Reproduce exactly the opening lines of the listing, stopping after the line that contains "return posts" and including it.

====== Data shown

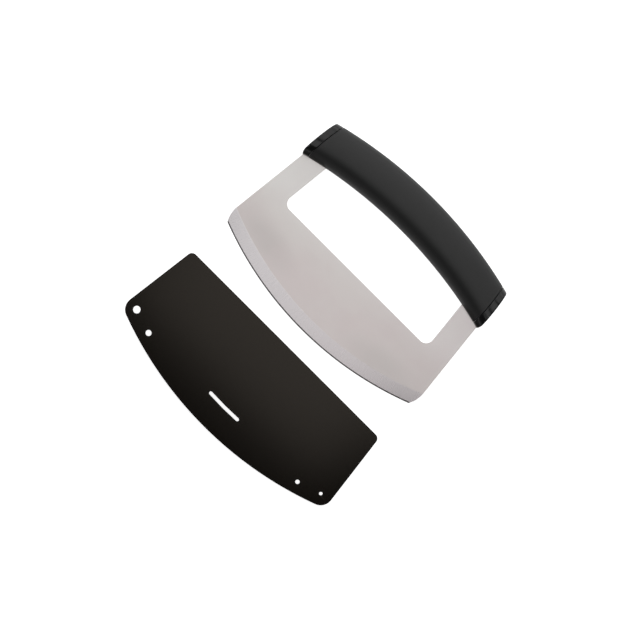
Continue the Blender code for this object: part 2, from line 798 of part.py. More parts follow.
def cover_fits(bench):
    """Cutters for the pocket, which leave its ribs, and for the lead-in at its mouth."""
    pocket = bench.cutter("pocket", plate_mesh("pocket", [pocket_outline()], POCKET_HALF_THICKNESS))
    cut(pocket, *cover_ribs(bench))
    outside = POCKET_HALF_THICKNESS + MOUTH_LEAD * (1 + CUT_MARGIN / MOUTH_LEAD_LENGTH)
    inside = POCKET_HALF_THICKNESS - MOUTH_LEAD
    lead = [
        Vector((-2 * MOUTH_LEAD_LENGTH, inside)),
        Vector((-2 * MOUTH_LEAD_LENGTH, -inside)),
        Vector((CUT_MARGIN, -outside)),
        Vector((CUT_MARGIN, outside)),
    ]
    mesh = plate_mesh("mouth_lead", [lead], cover_side_foot() + CUT_MARGIN)
    return [pocket, bench.cutter("mouth_lead", mesh, rotation=(math.pi / 2, 0, math.pi / 2))]


def cover_posts(bench, kind, clearance):
    """Posts that locate the two shells, or their sockets."""
    posts = []
    for place in post_places():
        mesh = rod_mesh(kind, POST_RADIUS + clearance, -COVER_HALF_THICKNESS / 2, POST_HEIGHT + clearance)
        posts.append(bench.cutter(kind, mesh, (place.x, place.y, 0)))
    return posts


def build_cover(bench, plastic):
    """The two flat shells, with the pocket between them and the holes and slot through both."""
    outlines = [cover_outline(), slot_outline()]
    outlines += [circle(middle, radius) for middle, radius in cover_holes()]
    fits = cover_fits(bench)
    reach = cover_side_foot() + COVER_HEIGHT
    bottom = -COVER_HEIGHT - CUT_MARGIN
    for name, face in (("front", 1), ("back", -1)):
        mesh = plate_mesh(f"cover_{name}_shell", outlines, COVER_HALF_THICKNESS, COVER_ROUNDING)
        shell = bench.part(f"cover_{name}_shell", mesh, plastic)
        parting, far = sorted((face * FIT_GAP / 2, face * (COVER_HALF_THICKNESS + CUT_MARGIN)))
        half_space = box_mesh("cover_side", (-reach, bottom, parting), (reach, CUT_MARGIN, far))
        keep(shell, bench.cutter(f"cover_side_{name}", half_space))
        cut(shell, *fits)
        if face > 0:
            cut(shell, *cover_posts(bench, "post_socket", FIT_GAP))
        else:
            join(shell, *cover_posts(bench, "post", 0))


def build():
    """The whole object."""
    clear_scene()
    parts = collection("mezzaluna")
    cutters = collection("mezzaluna_cutters")
    knife_frame = bpy.data.objects.new("knife", None)
    knife_frame.location = (0, EDGE_Y, MIDDLE_Z)
    cover_frame = bpy.data.objects.new("cover_slide", None)
    cover_frame.location = (0, EDGE_Y - COVER_GAP, MIDDLE_Z)
    for frame in (knife_frame, cover_frame):
        parts.objects.link(frame)
    knife = Bench(knife_frame, parts, cutters)
    cover = Bench(cover_frame, parts, cutters)

    blade_steel = material("blade_steel", (0.56, 0.53, 0.51), 0.35, metallic=1.0)
    fastener_steel = material("fastener_steel", (0.45, 0.45, 0.46), 0.30, metallic=1.0)
    soft_grip = material("soft_grip", (0.030, 0.030, 0.030), 0.75)
    gloss_cap = material("gloss_cap", (0.012, 0.012, 0.013), 0.15)
    core_plastic = material("core_plastic", (0.080, 0.080, 0.085), 0.50)
    cover_plastic = material("cover_plastic", (0.018, 0.016, 0.014), 0.40)

    holes = build_fasteners(knife, fastener_steel)
    slots = tang_slots(knife)
    build_blade(knife, blade_steel)
    build_core(knife, slots, holes, core_plastic)
    build_sleeve(knife, slots, soft_grip)
    for side_name, side in (("left", -1), ("right", 1)):
        build_end_cap(knife, side_name, side, slots, gloss_cap)
    build_cover(cover, cover_plastic)


build()
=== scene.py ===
import math

import bmesh
import bpy
from mathutils import Matrix, Vector
from mathutils.geometry import intersect_line_sphere_2d


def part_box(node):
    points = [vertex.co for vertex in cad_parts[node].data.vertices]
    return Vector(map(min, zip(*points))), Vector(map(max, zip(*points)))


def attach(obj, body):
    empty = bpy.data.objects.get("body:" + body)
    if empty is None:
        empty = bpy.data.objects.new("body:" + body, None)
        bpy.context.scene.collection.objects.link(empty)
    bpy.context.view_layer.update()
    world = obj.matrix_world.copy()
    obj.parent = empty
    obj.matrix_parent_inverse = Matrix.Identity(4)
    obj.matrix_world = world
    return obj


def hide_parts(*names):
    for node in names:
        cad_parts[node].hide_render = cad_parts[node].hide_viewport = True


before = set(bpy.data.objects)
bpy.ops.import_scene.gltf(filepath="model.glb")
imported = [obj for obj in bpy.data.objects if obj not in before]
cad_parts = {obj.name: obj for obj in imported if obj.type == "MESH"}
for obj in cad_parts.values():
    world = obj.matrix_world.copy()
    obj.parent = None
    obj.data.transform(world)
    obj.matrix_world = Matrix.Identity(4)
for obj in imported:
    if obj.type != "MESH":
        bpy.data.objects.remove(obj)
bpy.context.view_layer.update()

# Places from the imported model, in metres: X along the blade, Y from its edge to the handle, Z up
BLADE_LOW, BLADE_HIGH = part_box("blade")
SLEEVE_LOW, SLEEVE_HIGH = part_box("grip_sleeve")
COVER_BACK_LOW, COVER_BACK_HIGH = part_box("cover_back_shell")
COVER_FRONT_LOW, COVER_FRONT_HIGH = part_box("cover_front_shell")
EDGE_Y = BLADE_LOW.y
MIDDLE_Z = (BLADE_LOW.z + BLADE_HIGH.z) / 2
BLADE_THICKNESS = BLADE_HIGH.z - BLADE_LOW.z
GRIP_DEPTH = SLEEVE_HIGH.z - SLEEVE_LOW.z
CROWN = SLEEVE_HIGH.y - EDGE_Y
MOUTH_Y = COVER_FRONT_HIGH.y
COVER_HEIGHT = COVER_FRONT_HIGH.y - COVER_FRONT_LOW.y
COVER_HALF_THICKNESS = (COVER_FRONT_HIGH.z - COVER_BACK_LOW.z) / 2

# Blade
BLADE_HEIGHT = 0.0503
BLADE_HALF_WIDTH = 0.0900
SIDE_LEAN = math.radians(6.25)
EDGE_RADIUS = 0.2356
EDGE_END_INSET = 0.0055
CORNER_RADIUS = 0.0184
GRIND_WIDTH = 0.0092
GRIND_LAND = 0.0003  # thickness that the wide bevel would leave at the edge
HONE_WIDTH = 0.0009
HONE_LAND = 0.00006
ARM_WIDTH = 0.0174
WINDOW_LEAN = math.radians(5.9)
WINDOW_CORNER_RADIUS = 0.0056
SHOULDER_DEPTH = 0.0060
TANG_WIDTH = 0.0104
TANG_END_DEPTH = 0.0057  # from the grip's outer skin to the end of the tang
BLADE_ROUNDING = 0.00012

# Handle
GRIP_HEIGHT = 0.0298
GRIP_OUTER_RADIUS = 0.3129
GRIP_INNER_RADIUS = 0.3300
GRIP_ROUNDNESS = 2.25  # power of the section's curve, where 2 is an ellipse
END_SQUARENESS = 0.45  # how much that power grows towards the handle's ends
SQUARENESS_FADE = 8  # power of the share at which the squareness fades towards the middle
GRIP_SWELL = 0.0004  # how far the soft skin stands out over the solid's crown
END_OVERHANG = 0.0017
END_BULGE = 0.0006
END_DRAW_IN = 0.0013  # at the inner corner, where the end runs round into the blade
END_DRAW_START = 0.70  # share of the way to that corner at which the draw-in starts
DRAW_IN_FADE = 12  # power of the share at which the draw-in fades towards the middle
CAP_LENGTH = 0.0051
CAP_ROUNDING = 0.0009
CAP_DOME = 0.0001
CAP_FALL = 0.00030  # how much thinner a cap is at its end than at its seam, on each face
SEAM_GAP = 0.0002
SEAM_FLANK = 0.0002  # width of the groove's flank on either side of the gap
SEAM_DEPTH = 0.0010
SLEEVE_WALL = 0.0026
FIT_GAP = 0.0003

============

[Result of the task]
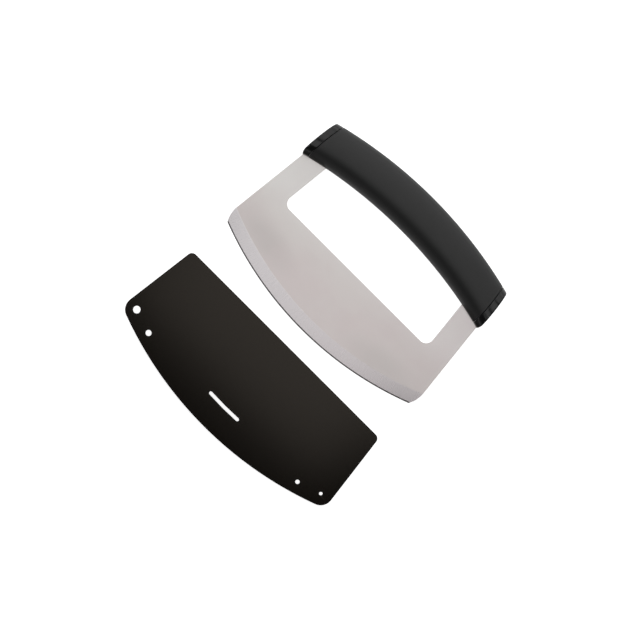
Continue the Blender code for this object: part 2, from line 798 of part.py. More parts follow.
def cover_fits(bench):
    """Cutters for the pocket, which leave its ribs, and for the lead-in at its mouth."""
    pocket = bench.cutter("pocket", plate_mesh("pocket", [pocket_outline()], POCKET_HALF_THICKNESS))
    cut(pocket, *cover_ribs(bench))
    outside = POCKET_HALF_THICKNESS + MOUTH_LEAD * (1 + CUT_MARGIN / MOUTH_LEAD_LENGTH)
    inside = POCKET_HALF_THICKNESS - MOUTH_LEAD
    lead = [
        Vector((-2 * MOUTH_LEAD_LENGTH, inside)),
        Vector((-2 * MOUTH_LEAD_LENGTH, -inside)),
        Vector((CUT_MARGIN, -outside)),
        Vector((CUT_MARGIN, outside)),
    ]
    mesh = plate_mesh("mouth_lead", [lead], cover_side_foot() + CUT_MARGIN)
    return [pocket, bench.cutter("mouth_lead", mesh, rotation=(math.pi / 2, 0, math.pi / 2))]


def cover_posts(bench, kind, clearance):
    """Posts that locate the two shells, or their sockets."""
    posts = []
    for place in post_places():
        mesh = rod_mesh(kind, POST_RADIUS + clearance, -COVER_HALF_THICKNESS / 2, POST_HEIGHT + clearance)
        posts.append(bench.cutter(kind, mesh, (place.x, place.y, 0)))
    return posts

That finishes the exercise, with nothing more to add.